I picked up about 200 lbs. of aquarium-duty rocks last weekend :thumbsup: You just have to know where to look.

Of course hiking a mile to bring all those rocks back home with me was not fun.


----------



## brasstetra (Sep 14, 2006)

There are two creeks in northern ca that were recommended to me, but they are at least a 7 hour round trip from my house. Taking time, gas, and the actuality of finding something its not worth it.


----------



## Left C (Nov 15, 2003)

This is in regard to your smooth stones in your first picture.

Do you have or have access to The International Aquatic Plants Layout Contest 2007 book or the pictures?

On page 29 in the upper left corner is a very nice aquascape using smooth stones and driftwood by Dominique Calmes from Germany. It is world ranking 0065. The aquarium size is 60x30x36 (cm).


----------



## KDahlin (Mar 12, 2007)

brasstetra said:


> There are two creeks in northern ca that were recommended to me, but they are at least a 7 hour round trip from my house. Taking time, gas, and the actuality of finding something its not worth it.


Generally, anything in a creek is going to be fairly smooth. And, definitely there are aquascapes where smooth rocks work well.


----------



## brasstetra (Sep 14, 2006)

Left C said:


> This is in regard to your smooth stones in your first picture.
> 
> Do you have or have access to The International Aquatic Plants Layout Contest 2007 book or the pictures?
> 
> On page 29 in the upper left corner is a very nice aquascape using smooth stones and driftwood by Dominique Calmes from Germany. It is world ranking 0065. The aquarium size is 60x30x36 (cm).

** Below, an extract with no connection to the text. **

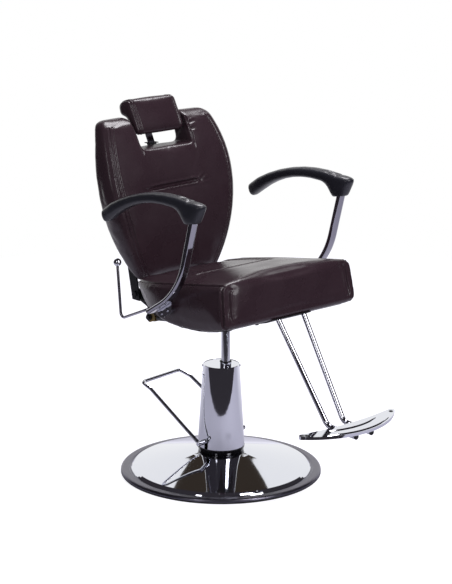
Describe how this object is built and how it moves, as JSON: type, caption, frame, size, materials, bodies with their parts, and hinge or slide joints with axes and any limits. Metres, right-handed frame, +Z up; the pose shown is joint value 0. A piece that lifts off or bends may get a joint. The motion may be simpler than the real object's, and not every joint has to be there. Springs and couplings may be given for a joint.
{
  "type": "hydraulic barber chair",
  "caption": "Reclining barber chair with a padded seat and back, sliding head pad, curved arms and footrest, on a foot-pumped hydraulic column with a round dished base.",
  "frame": {"origin": "on the floor under the middle of the base disc", "axes": "+Z up, the sitter faces -Y, the sitter's left is +X"},
  "size_m": [0.62, 0.9703, 1.096],
  "materials": {
    "mirror_chrome": "polished",
    "satin_chrome": "brushed rim, polished dish",
    "black_rubber": "matte",
    "frame_steel": "satin black",
    "inner_steel": "machined, oiled",
    "black_enamel": "gloss black",
    "upholstery": "coated cloth over foam, leather grain",
    "arm_skin": "self-skinned foam, fine grain",
    "yellow_zinc": "yellow zinc plate",
    "plywood": "raw",
    "black_plastic": "moulded",
    "gloss_black_plastic": "polished"
  },
  "bodies": {
    "base": {"base_dish": "satin_chrome", "base_edge_ring": "black_rubber", "base_plate": "frame_steel", "base_bolts": "frame_steel", "pump_housing": "inner_steel", "reservoir_tube": "inner_steel", "inner_cylinder": "inner_steel", "gland_nut": "mirror_chrome", "rod_wiper": "black_rubber", "pump_cover": "mirror_chrome", "cover_lid": "mirror_chrome", "cover_foot_ring": "black_enamel", "cover_screws": "mirror_chrome"},
    "pedal": {"pedal_bail": "mirror_chrome", "pedal_hubs": "mirror_chrome", "pedal_shaft": "inner_steel"},
    "plunger": {"pump_plunger": "inner_steel"},
    "lift": {"piston_rod": "mirror_chrome", "thrust_washer": "yellow_zinc"},
    "seat": {"seat_cushion": "upholstery", "seat_board": "plywood", "seat_side_rails": "plywood", "frame_rail_left": "frame_steel", "frame_rail_right": "frame_steel", "seat_socket": "frame_steel", "frame_bolts": "frame_steel", "strut_anchor": "frame_steel", "arm_tube_left": "mirror_chrome", "arm_tube_right": "mirror_chrome", "arm_pad_left": "arm_skin", "arm_pad_right": "arm_skin", "arm_mount_left": "satin_chrome", "arm_mount_right": "satin_chrome", "arm_bolts": "mirror_chrome", "arm_end_plugs": "black_plastic", "footrest_bracket": "frame_steel", "footrest_tube_left": "mirror_chrome", "footrest_tube_right": "mirror_chrome", "footplate": "mirror_chrome", "footplate_plugs": "black_plastic", "tube_caps": "black_plastic"},
    "lever": {"recline_lever": "mirror_chrome", "lever_knob": "gloss_black_plastic"},
    "strut_rod": {"strut_head": "frame_steel", "strut_rod": "mirror_chrome"},
    "strut_cylinder": {"strut_cylinder": "black_enamel", "strut_fork": "yellow_zinc"},
    "backrest": {"backrest_cushion": "upholstery", "backrest_board": "plywood", "back_bar_left": "black_enamel", "back_bar_right": "black_enamel", "recline_crank": "frame_steel", "recline_bolts": "mirror_chrome", "crank_bolt": "mirror_chrome", "headrest_guide": "black_plastic"},
    "headrest": {"headrest_post": "mirror_chrome", "headrest_pad": "upholstery"}
  },
  "joints": [
    {"name": "pedal_pump", "type": "hinge", "parent": "base", "child": "pedal", "pos_m": [0, 0, 0.108], "axis": [0.9903, 0.1392, 0], "range_deg": [-25, 0], "stiffness_Nm_per_rad": 6, "springref_deg": 34.38},
    {"name": "plunger_stroke", "type": "slide", "parent": "base", "child": "plunger", "axis": [0, 0, 1], "range_m": [-0.0135, 0]},
    {"name": "lift", "type": "slide", "parent": "base", "child": "lift", "axis": [0, 0, 1], "range_m": [-0.09, 0.05]},
    {"name": "swivel", "type": "hinge", "parent": "lift", "child": "seat", "pos_m": [0, -0.019, 0.486], "axis": [0, 0, 1], "continuous": true},
    {"name": "recline", "type": "hinge", "parent": "seat", "child": "backrest", "pos_m": [0, 0.214, 0.53], "axis": [1, 0, 0], "range_deg": [-40, 0]},
    {"name": "headrest_height", "type": "slide", "parent": "backrest", "child": "headrest", "axis": [0, 0.454, 0.891], "range_m": [0, 0.07]},
    {"name": "recline_release", "type": "hinge", "parent": "seat", "child": "lever", "pos_m": [-0.215, 0.085, 0.519], "axis": [1, 0, 0], "range_deg": [0, 8], "stiffness_Nm_per_rad": 3, "springref_deg": -14.32},
    {"name": "strut_swing", "type": "hinge", "parent": "seat", "child": "strut_rod", "pos_m": [-0.1, 0.02, 0.48], "axis": [1, 0, 0], "range_deg": [-2, 12]},
    {"name": "strut_travel", "type": "slide", "parent": "strut_rod", "child": "strut_cylinder", "axis": [0, 0.9897, -0.143], "range_m": [-0.05, 0.002]}
  ],
  "couplings": [
    {"joint": "plunger_stroke", "follows": "pedal_pump", "m_per_rad": 0.0295},
    {"joint": "strut_swing", "follows": "recline", "ratio": -0.21379},
    {"joint": "strut_travel", "follows": "recline", "m_per_rad": 0.067956}
  ]
}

I dont have the book. I googled the page you mentioned but could not find anything. If anyone has a digital image of it, I would love to see it.


----------



## Hoppy (Dec 24, 2005)

One thing to think about: if you do weekly 50% water changes you can use some rocks that contain carbonates, that fizz with acid. Those rocks will slowly add carbonates to the tank water, but the weekly changes will greatly limit the rise in KH. This opens the possibility of using one of the common landscaping rocks that I have seen in rock yards - a grey rock having lots of circular pits and holes, which look spectacular in the aquarium. I don't know what it is called, but it definitely does fizz with acid. I have some, but didn't have the nerve to use it.


----------



## blackjack (Jun 5, 2008)

Hoppy said:


> a grey rock having lots of circular pits and holes, which look spectacular in the aquarium.


Lace rock or lava rock?


----------



## Hoppy (Dec 24, 2005)

blackjack said:


> Lace rock or lava rock?


It isn't lava rock. More like flowstone, from caves, made up of calcium/magnesium carbonate. I think there is an ADA name for it, but I don't know what that is.


----------



## Left C (Nov 15, 2003)

Hoppy said:


> One thing to think about: if you do weekly 50% water changes you can use some rocks that contain carbonates, that fizz with acid. Those rocks will slowly add carbonates to the tank water, but the weekly changes will greatly limit the rise in KH. This opens the possibility of using one of the common landscaping rocks that I have seen in rock yards - a grey rock having lots of circular pits and holes, which look spectacular in the aquarium. I don't know what it is called, but it definitely does fizz with acid. I have some, but didn't have the nerve to use it.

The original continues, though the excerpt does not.